Prompt: The data below is to be returned in full and exactly.

Listed entries:
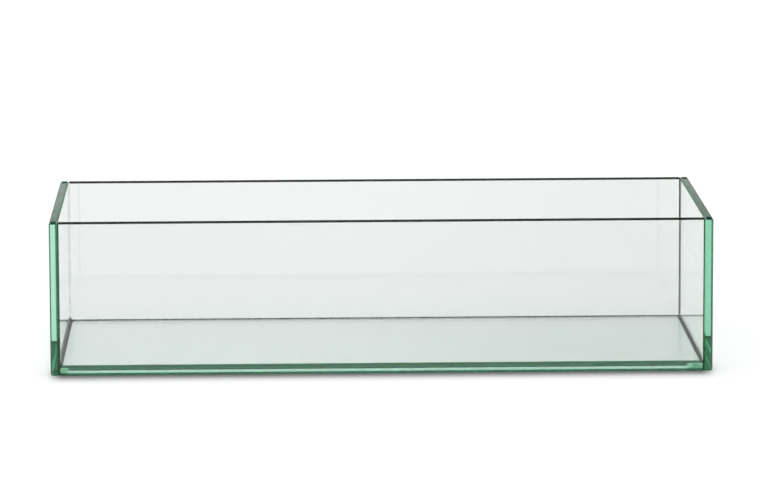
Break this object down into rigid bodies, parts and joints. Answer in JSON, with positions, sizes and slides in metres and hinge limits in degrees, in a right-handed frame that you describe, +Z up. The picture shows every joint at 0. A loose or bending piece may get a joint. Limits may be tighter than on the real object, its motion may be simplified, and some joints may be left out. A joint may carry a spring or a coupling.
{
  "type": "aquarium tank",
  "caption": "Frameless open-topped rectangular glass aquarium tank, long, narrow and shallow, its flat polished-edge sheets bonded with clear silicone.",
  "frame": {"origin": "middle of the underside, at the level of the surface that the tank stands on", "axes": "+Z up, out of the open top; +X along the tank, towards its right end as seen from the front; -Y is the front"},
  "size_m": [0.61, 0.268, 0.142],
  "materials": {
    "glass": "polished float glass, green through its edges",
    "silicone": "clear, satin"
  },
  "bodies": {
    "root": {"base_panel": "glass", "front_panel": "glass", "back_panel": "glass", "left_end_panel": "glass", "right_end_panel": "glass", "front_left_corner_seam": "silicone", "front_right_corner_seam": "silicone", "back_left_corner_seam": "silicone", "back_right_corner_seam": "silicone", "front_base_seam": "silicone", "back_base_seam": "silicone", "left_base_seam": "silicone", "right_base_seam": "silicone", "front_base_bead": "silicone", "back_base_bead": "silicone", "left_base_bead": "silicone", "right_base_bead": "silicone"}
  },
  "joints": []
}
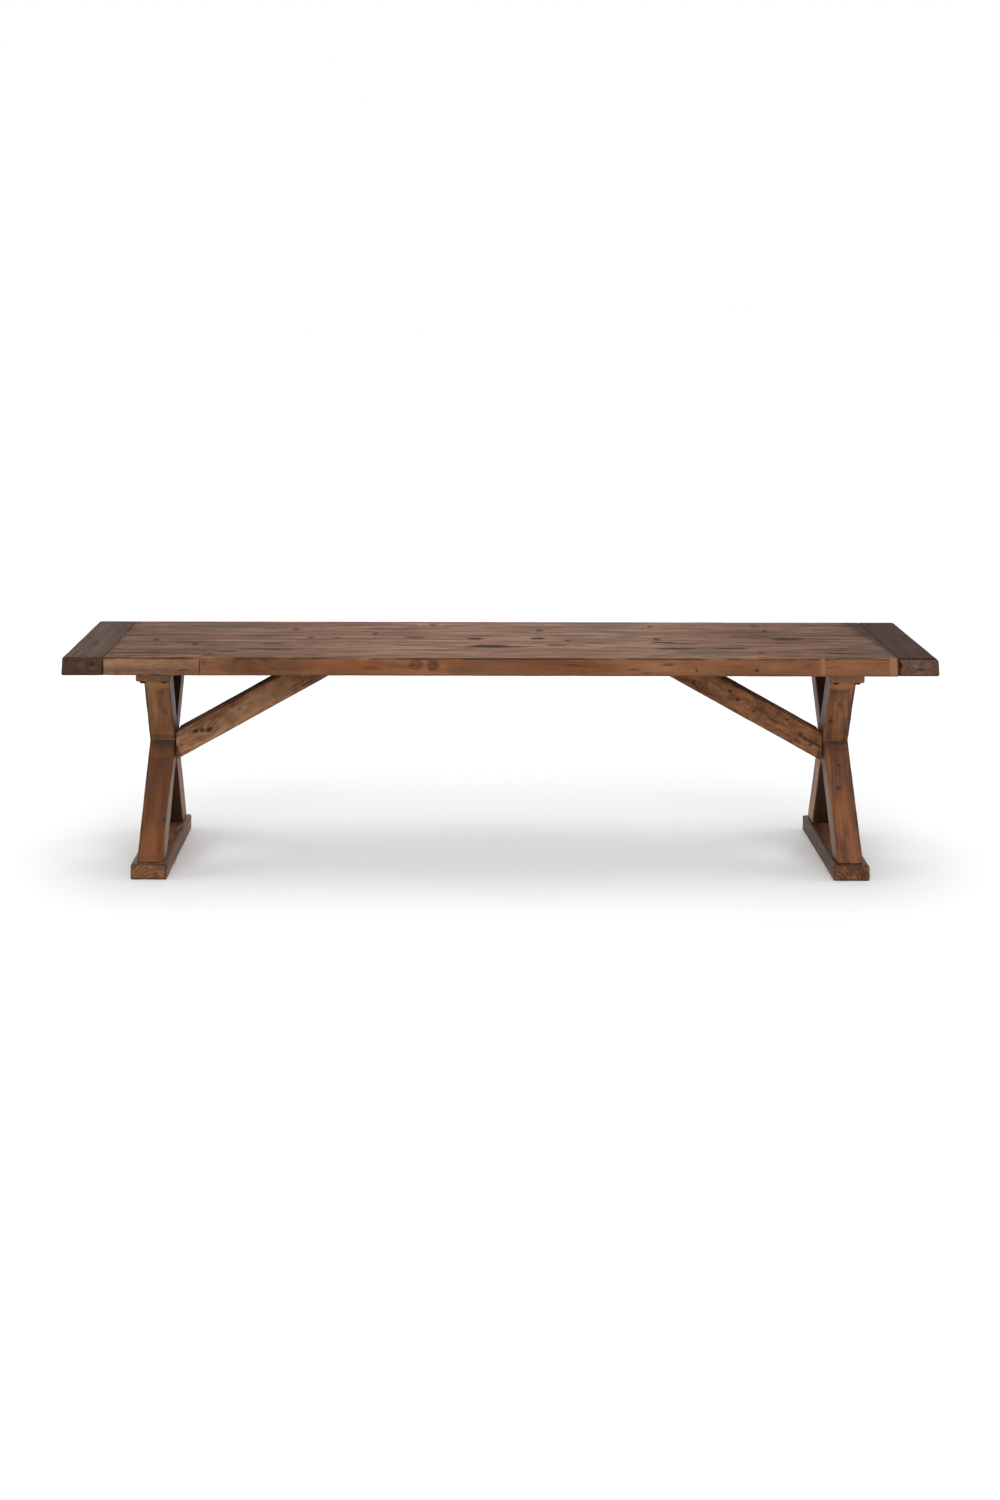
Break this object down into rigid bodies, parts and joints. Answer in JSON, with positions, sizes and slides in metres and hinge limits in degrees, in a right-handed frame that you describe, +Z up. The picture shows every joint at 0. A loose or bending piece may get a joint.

Result below:
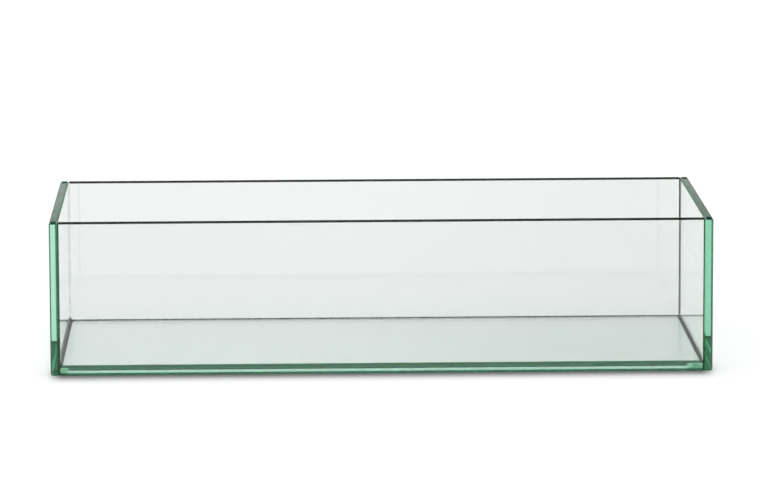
Break this object down into rigid bodies, parts and joints. Answer in JSON, with positions, sizes and slides in metres and hinge limits in degrees, in a right-handed frame that you describe, +Z up. The picture shows every joint at 0. A loose or bending piece may get a joint. Limits may be tighter than on the real object, its motion may be simplified, and some joints may be left out. A joint may carry a spring or a coupling.
{
  "type": "aquarium tank",
  "caption": "Frameless open-topped rectangular glass aquarium tank, long, narrow and shallow, its flat polished-edge sheets bonded with clear silicone.",
  "frame": {"origin": "middle of the underside, at the level of the surface that the tank stands on", "axes": "+Z up, out of the open top; +X along the tank, towards its right end as seen from the front; -Y is the front"},
  "size_m": [0.61, 0.268, 0.142],
  "materials": {
    "glass": "polished float glass, green through its edges",
    "silicone": "clear, satin"
  },
  "bodies": {
    "root": {"base_panel": "glass", "front_panel": "glass", "back_panel": "glass", "left_end_panel": "glass", "right_end_panel": "glass", "front_left_corner_seam": "silicone", "front_right_corner_seam": "silicone", "back_left_corner_seam": "silicone", "back_right_corner_seam": "silicone", "front_base_seam": "silicone", "back_base_seam": "silicone", "left_base_seam": "silicone", "right_base_seam": "silicone", "front_base_bead": "silicone", "back_base_bead": "silicone", "left_base_bead": "silicone", "right_base_bead": "silicone"}
  },
  "joints": []
}
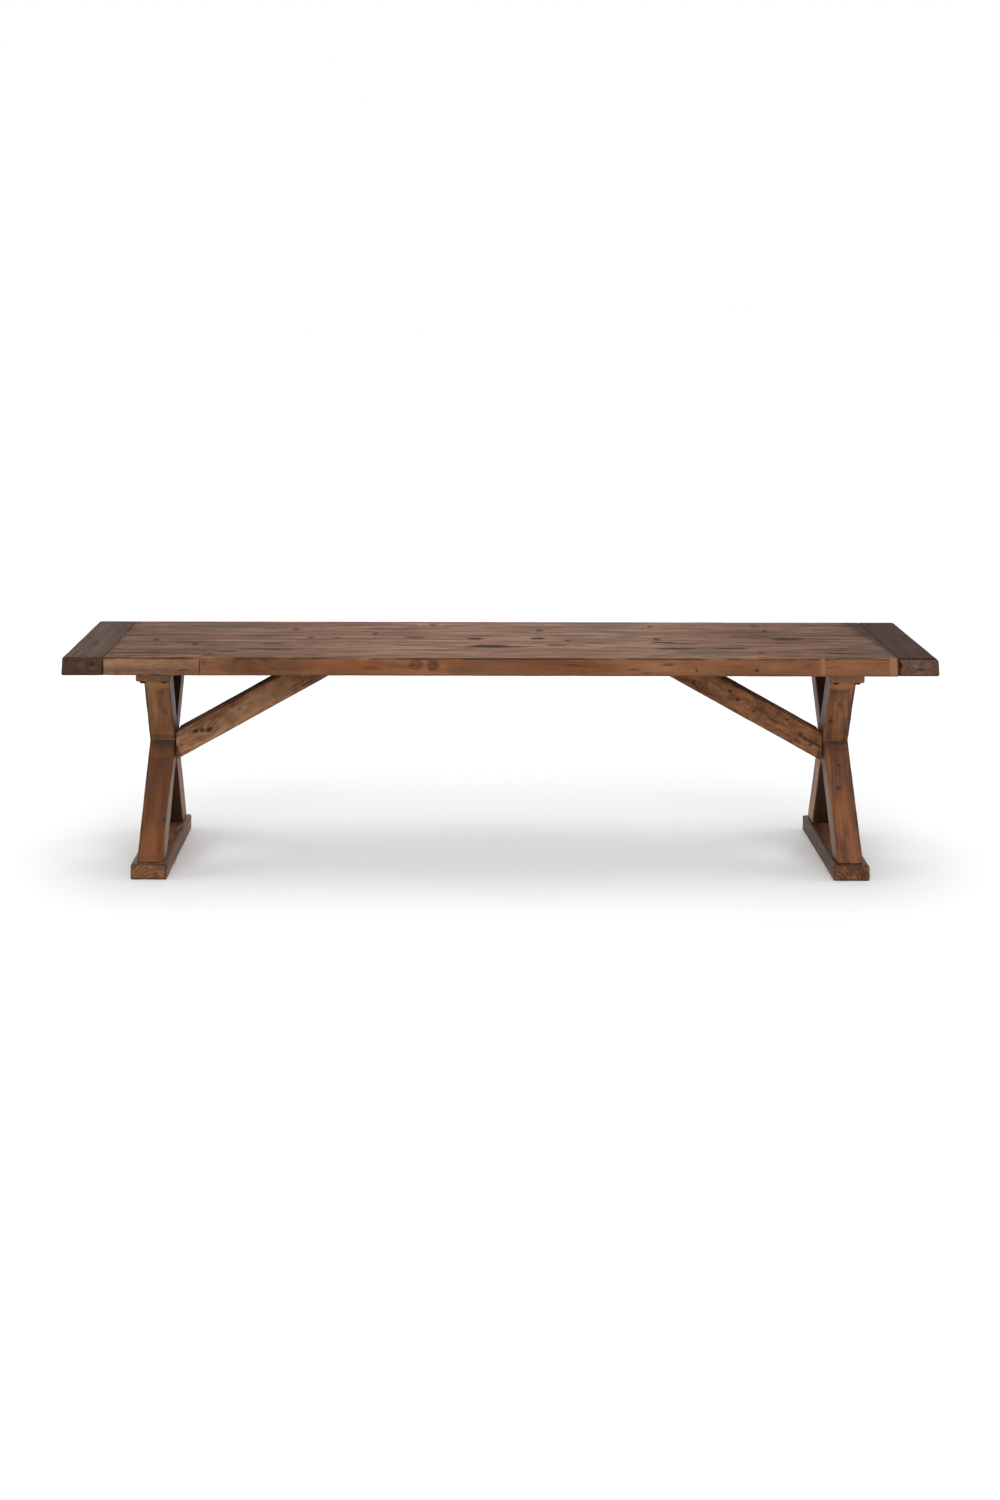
Break this object down into rigid bodies, parts and joints. Answer in JSON, with positions, sizes and slides in metres and hinge limits in degrees, in a right-handed frame that you describe, +Z up. The picture shows every joint at 0. A loose or bending piece may get a joint.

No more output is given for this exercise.